The goal here is to use our techniques from pandas and matplotlib to explore the data. Once you have the data loaded, you are to use summaries and plots to explore the data. Create three plots of your data that contain important insights. Be sure to label your axes and add appropriate titles to these plots.
BONUS: Styling pandas#
There are additional capabilities in pandas to style tables by adding color and formatting outside of default settings. The documentation here gives some examples of ways that you can adjust styling on a DataFrame. These are handy if you are summarizing data in a table and want to highlight specific values for the reader.

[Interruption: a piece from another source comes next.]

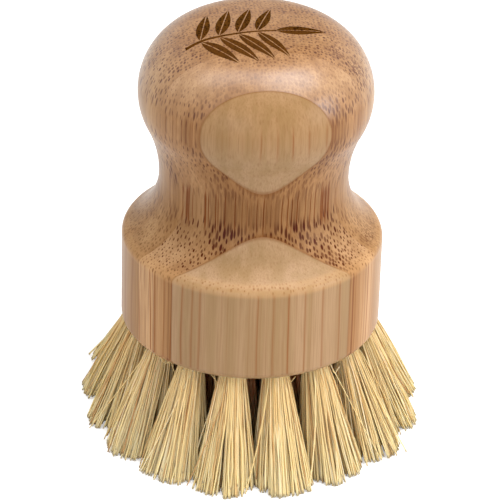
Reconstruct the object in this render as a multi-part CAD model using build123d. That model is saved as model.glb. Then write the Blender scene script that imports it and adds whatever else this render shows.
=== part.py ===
from build123d import *
import math
import os

# A palm brush for vegetables: a turned handle of laminated bamboo, and three rings of plant-fibre tufts.
# Each tuft is folded over a flat anchor wire and driven into a splayed blind hole in the handle's underside.
# Z is up. The origin is under the middle of the brush, on the surface that its bristle tips stand on.
# The front is -Y, square to the glue lines between the bamboo plies.
# Lengths are in millimetres and angles in degrees.

# Bristles
bristle_reach = 21.2  # from the tips up to the underside of the handle
tuft_gap = 0.4  # between the tips of neighbouring tufts of a ring

# Turned handle
base_radius = 25.0
wall_height = 19.3  # of the base's straight wall, its rounded edges included
low_neck_arc = 14.0  # radius of the hollow between the wall and the neck, seen from the side
high_neck_arc = 24.3  # radius of the hollow between the neck and the head, seen from the side
head_overhang = 4.15  # how far the head stands out over the neck
head_arc = 13.5  # radius of the head's side, seen from the side
crown_rise = 0.5  # of the middle of the crown above the top of the head's side arc
rim_round = 1.8
bottom_round = 1.6

# Bamboo block, glued up wider than the base and turned down to it
ply_count = 7
turning_allowance = 0.97  # taken off each side of the block at the base
neck_inside = 0.55  # how far the neck is turned in past the outermost glue lines

# Drilled holes
hole_radius = 2.5
hole_depth = 10.0  # to the shoulder of the drill's point
drill_point_angle = 118.0
fit_gap = 0.05  # between the wall of a hole and the tuft in it

# Flat anchor wire that a tuft is folded over
anchor_thickness = 0.4
anchor_height = 1.8
anchor_bite = 0.25  # past the wall of the hole, at each end
fold_share = 1.15  # radius of the fold over that of the bundle

# Rings of tufts: how many, the radius that their holes are drilled on over that of the base, how far they
# lean out, and where the first one is, counted from the front
outer_count = 16
outer_ring_share = 0.832
outer_lean_angle = 17.5
outer_start_angle = 8.25
middle_count = 10
middle_ring_share = 0.508
middle_lean_angle = 10.5
middle_start_angle = 20.0
inner_count = 4
inner_ring_share = 0.208
inner_lean_angle = 3.5
inner_start_angle = 45.0

# Strands of a tuft: one in the middle and two circles round it. A strand's radius is to its corners. Shares
# at the root are over the bundle's radius, and shares at the tip over the radius that the tuft fans out to.
strand_sides = 4
strand_bite = 1.5  # how deep a strand is rooted in the bundle
near_circle_count = 5
outer_far_count = 12
middle_far_count = 8
inner_far_count = 8
near_root_share = 0.39
far_root_share = 0.735
strand_root_share = 0.184
near_tip_share = 0.44
far_tip_share = 0.83
strand_tip_share = 0.232

# How far a cutting tool runs past what it cuts
overrun = 1.0

underside = bristle_reach
ply_thickness = 2 * (base_radius + turning_allowance) / ply_count
neck_radius = (ply_count / 2 - 1) * ply_thickness - neck_inside
head_radius = neck_radius + head_overhang
plug_radius = hole_radius - fit_gap
anchor_length = 2 * (hole_radius + anchor_bite)
anchor_top = hole_depth - plug_radius
fold_radius = fold_share * plug_radius


class Ring:
    """One ring of like tufts."""

    def __init__(self, name, count, ring_share, lean, start):
        self.name = name
        self.count = count
        self.radius = ring_share * base_radius
        self.lean = lean
        self.start = start
        tip_ring_radius = self.radius + bristle_reach * math.tan(math.radians(lean))
        self.fan_radius = tip_ring_radius * math.sin(math.pi / count) - tuft_gap / 2

    def hole_place(self):
        """The hole on the +X side: its mouth is the origin, Z runs up the hole and Y along the ring."""
        return Pos(self.radius, 0, underside) * Rot(0, -self.lean, 0)

    def turns(self):
        """The turn about the handle's axis that takes the +X side to each tuft's place."""
        return [Rot(0, 0, self.start - 90 + 360 * i / self.count) for i in range(self.count)]


outer_ring = Ring("outer", outer_count, outer_ring_share, outer_lean_angle, outer_start_angle)
outer_ring.far_count = outer_far_count
middle_ring = Ring("middle", middle_count, middle_ring_share, middle_lean_angle, middle_start_angle)
middle_ring.far_count = middle_far_count
inner_ring = Ring("inner", inner_count, inner_ring_share, inner_lean_angle, inner_start_angle)
inner_ring.far_count = inner_far_count
rings = [outer_ring, middle_ring, inner_ring]


def on_circle(centre, radius, towards):
    """The point of a circle that lies in the direction of another point."""
    return centre + (towards - centre).normalized() * radius


def handle_profile():
    """Half of the turned outline, with heights above the underside: straight wall, two hollow arcs that meet
    at the neck, round head arc and nearly flat crown arc."""
    low_centre_x = neck_radius + low_neck_arc
    neck_height = wall_height + math.sqrt(low_neck_arc**2 - (low_centre_x - base_radius) ** 2)
    arcs = high_neck_arc + head_arc
    belly_height = neck_height + math.sqrt(arcs**2 - (arcs - head_overhang) ** 2)
    head_centre = Vector(head_radius - head_arc, belly_height)
    low_centre = Vector(low_centre_x, neck_height)
    high_centre = Vector(neck_radius + high_neck_arc, neck_height)
    crown = Vector(0, belly_height + head_arc + crown_rise)
    crown_arc = (head_centre.X**2 + (head_arc + crown_rise) ** 2 - head_arc**2) / (2 * crown_rise)
    crown_centre = Vector(0, crown.Y - crown_arc)

    bottom = Vector(base_radius, 0)
    rim = Vector(base_radius, wall_height)
    neck = Vector(neck_radius, neck_height)
    hollow = on_circle(low_centre, low_neck_arc, (rim + neck) / 2)
    neck_end = on_circle(high_centre, high_neck_arc, head_centre)
    flank = on_circle(high_centre, high_neck_arc, (neck + neck_end) / 2)
    belly = Vector(head_radius, belly_height)
    crown_edge = on_circle(crown_centre, crown_arc, head_centre)
    crown_middle = on_circle(crown_centre, crown_arc, (crown_edge + crown) / 2)

    outline = Polyline(crown, Vector(0, 0), bottom, rim)
    outline += ThreePointArc(rim, hollow, neck)
    outline += ThreePointArc(neck, flank, neck_end)
    outline += ThreePointArc(neck_end, belly, crown_edge)
    outline += ThreePointArc(crown_edge, crown_middle, crown)
    return make_face(outline)


def turned_handle():
    """The whole turned block before drilling, with its rim and its bottom edge rounded."""
    block = Pos(0, 0, underside) * revolve(Plane.XZ * handle_profile(), Axis.Z)
    bottom_edge = block.edges().filter_by(GeomType.CIRCLE).sort_by(Axis.Z)[0]
    block = fillet(bottom_edge, bottom_round)
    wall = block.faces().filter_by(GeomType.CYLINDER)[0]
    rim_edge = wall.edges().filter_by(GeomType.CIRCLE).sort_by(Axis.Z)[-1]
    return fillet(rim_edge, rim_round)


def anchor():
    """The flat wire across a hole, under the fold of its tuft, with its ends in the wood."""
    return Pos(0, 0, anchor_top - anchor_height / 2) * Box(anchor_thickness, anchor_length, anchor_height)


def drilled_hole():
    """What the drill and the anchor's bite take out of the wood, from the mouth up along Z."""
    point_length = hole_radius / math.tan(math.radians(drill_point_angle / 2))
    barrel_length = hole_depth + overrun
    barrel = Pos(0, 0, hole_depth - barrel_length / 2) * Cylinder(hole_radius, barrel_length)
    point = Pos(0, 0, hole_depth + point_length / 2) * Cone(hole_radius, 0, point_length)
    return barrel + point + anchor()


def folded_bundle():
    """The bundle in its hole, rounded over at the top, where it folds, and slotted for its anchor."""
    bundle = Pos(0, 0, hole_depth / 2) * Cylinder(plug_radius, hole_depth)
    fold_height = hole_depth - anchor_top
    top = Pos(0, 0, anchor_top + fold_height / 2) * Box(2 * hole_radius, 2 * hole_radius, fold_height)
    fold = Pos(0, 0, hole_depth - fold_radius) * Rot(90, 0, 0) * Cylinder(fold_radius, 2 * hole_radius)
    return bundle - (top - fold) - anchor()


def strand(root_circle, tip_circle, angle, run, fan_radius):
    """One tapered strand, from inside the bundle down to its tip, one of its flats facing out."""
    flat_out = Rot(0, 0, 180 / strand_sides)
    root_place = Rot(0, 0, angle) * Pos(root_circle, 0, strand_bite) * flat_out
    tip_place = Rot(0, 0, angle) * Pos(tip_circle, 0, -run) * flat_out
    root = root_place * RegularPolygon(strand_root_share * plug_radius, strand_sides)
    tip = tip_place * RegularPolygon(strand_tip_share * fan_radius, strand_sides)
    return loft([root, tip], ruled=True)


def tuft(ring):
    """The ring's tuft on the +X side: a folded bundle with its strands, trimmed flat where it stands."""
    lean = math.radians(ring.lean)
    run = (bristle_reach + ring.fan_radius * math.sin(lean)) / math.cos(lean) + overrun
    circles = [(0, 0, 1), (near_root_share, near_tip_share, near_circle_count)]
    circles.append((far_root_share, far_tip_share, ring.far_count))
    strands = []
    for root_share, tip_share, count in circles:
        root_circle = root_share * plug_radius
        tip_circle = tip_share * ring.fan_radius
        for i in range(count):
            strands.append(strand(root_circle, tip_circle, 360 * i / count, run, ring.fan_radius))
    whole = ring.hole_place() * folded_bundle().fuse(*strands)
    ground = Pos(ring.radius, 0, -run / 2) * Box(2 * run, 2 * run, run)
    return whole - ground


def plies(block):
    """The block cut along its glue lines, front first. The outer plies reach as far as they were turned."""
    reach = block.bounding_box().max.Z + overrun
    cut = []
    for i in range(ply_count):
        front = -reach if i == 0 else (i - ply_count / 2) * ply_thickness
        back = reach if i == ply_count - 1 else (i + 1 - ply_count / 2) * ply_thickness
        slab = Pos(0, (front + back) / 2, 0) * Box(2 * reach, back - front, 2 * reach)
        cut.append(block & slab)
    return cut


def export_handle(block):
    """One file a ply. The neck is turned right through the outer plies, which leaves a base and a head."""
    for i, ply in enumerate(plies(block), 1):
        pieces = ply.solids().sort_by(Axis.Z)
        endings = ("_base", "_head") if len(pieces) > 1 else ("",)
        for piece, ending in zip(pieces, endings):
            export_step(piece, f"parts/bamboo_ply_{i}{ending}.step")


def main():
    os.makedirs("parts", exist_ok=True)
    holes = [turn * ring.hole_place() * drilled_hole() for ring in rings for turn in ring.turns()]
    export_handle(turned_handle().cut(*holes))
    anchors = []
    for ring in rings:
        ring_tuft = tuft(ring)
        for i, turn in enumerate(ring.turns(), 1):
            export_step(turn * ring_tuft, f"parts/{ring.name}_tuft_{i:02d}.step")
            anchors.append(turn * ring.hole_place() * anchor())
    export_step(Compound(children=anchors), "parts/anchor_wires.step")


main()
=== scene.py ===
import math
import random

import bpy
from mathutils import Matrix, Vector


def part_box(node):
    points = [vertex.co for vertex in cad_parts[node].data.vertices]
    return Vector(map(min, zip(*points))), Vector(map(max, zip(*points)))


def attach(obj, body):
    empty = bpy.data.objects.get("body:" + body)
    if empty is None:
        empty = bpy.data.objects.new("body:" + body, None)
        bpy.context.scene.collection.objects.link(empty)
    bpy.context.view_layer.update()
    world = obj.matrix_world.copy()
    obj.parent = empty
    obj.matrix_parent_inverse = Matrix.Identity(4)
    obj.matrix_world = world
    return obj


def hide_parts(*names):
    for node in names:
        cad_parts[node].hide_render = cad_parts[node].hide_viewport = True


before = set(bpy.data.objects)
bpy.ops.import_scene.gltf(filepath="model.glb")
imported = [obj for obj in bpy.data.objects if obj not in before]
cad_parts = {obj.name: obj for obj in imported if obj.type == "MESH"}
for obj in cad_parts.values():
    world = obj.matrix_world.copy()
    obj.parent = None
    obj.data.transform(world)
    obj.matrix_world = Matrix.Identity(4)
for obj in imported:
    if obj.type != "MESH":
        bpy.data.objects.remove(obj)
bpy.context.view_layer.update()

# A palm brush for vegetables: a turned, oiled handle of laminated bamboo over a splayed head of plant fibre.
# Z is up, the front is -Y, and the surface that the bristle tips stand on is at Z = 0. Lengths are in metres.

MM = 0.001

# Places taken from the frame
ply_low, ply_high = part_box("bamboo_ply_4")
underside = ply_low.z
crown_height = ply_high.z
base_radius = ply_high.x
ply_thickness = ply_high.y - ply_low.y

ply_count = 7
wall_height = 19.3 * MM  # of the base's straight wall, its rounded edges included
rim_height = underside + wall_height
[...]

Select some styling tips that you like from the documentation. Create a markdown cell and write a brief summary of the technique, followed by a demonstration using the titanic DataFrame. Make sure that your summaries actually say something about the data!
import seaborn as sns
titanic = sns.load_dataset('titanic')
titanic.head(5)
| survived | pclass | sex | age | sibsp | parch | fare | embarked | class | who | adult_male | deck | embark_town | alive | alone | |
|---|---|---|---|---|---|---|---|---|---|---|---|---|---|---|---|
| 0 | 0 | 3 | male | 22.0 | 1 | 0 | 7.2500 | S | Third | man | True | NaN | Southampton | no | False |
| 1 | 1 | 1 | female | 38.0 | 1 | 0 | 71.2833 | C | First | woman | False | C | Cherbourg | yes | False |
| 2 | 1 | 3 | female | 26.0 | 0 | 0 | 7.9250 | S | Third | woman | False | NaN | Southampton | yes | True |
| 3 | 1 | 1 | female | 35.0 | 1 | 0 | 53.1000 | S | First | woman | False | C | Southampton | yes | False |
| 4 | 0 | 3 | male | 35.0 | 0 | 0 | 8.0500 | S | Third | man | True | NaN | Southampton | no | True |
BONUS: Installing and using libraries#
A nice library for time series analysis and data is the sktime library. The documentation is here. Install the library, and create three plots that include using subplots of different datasets from the library.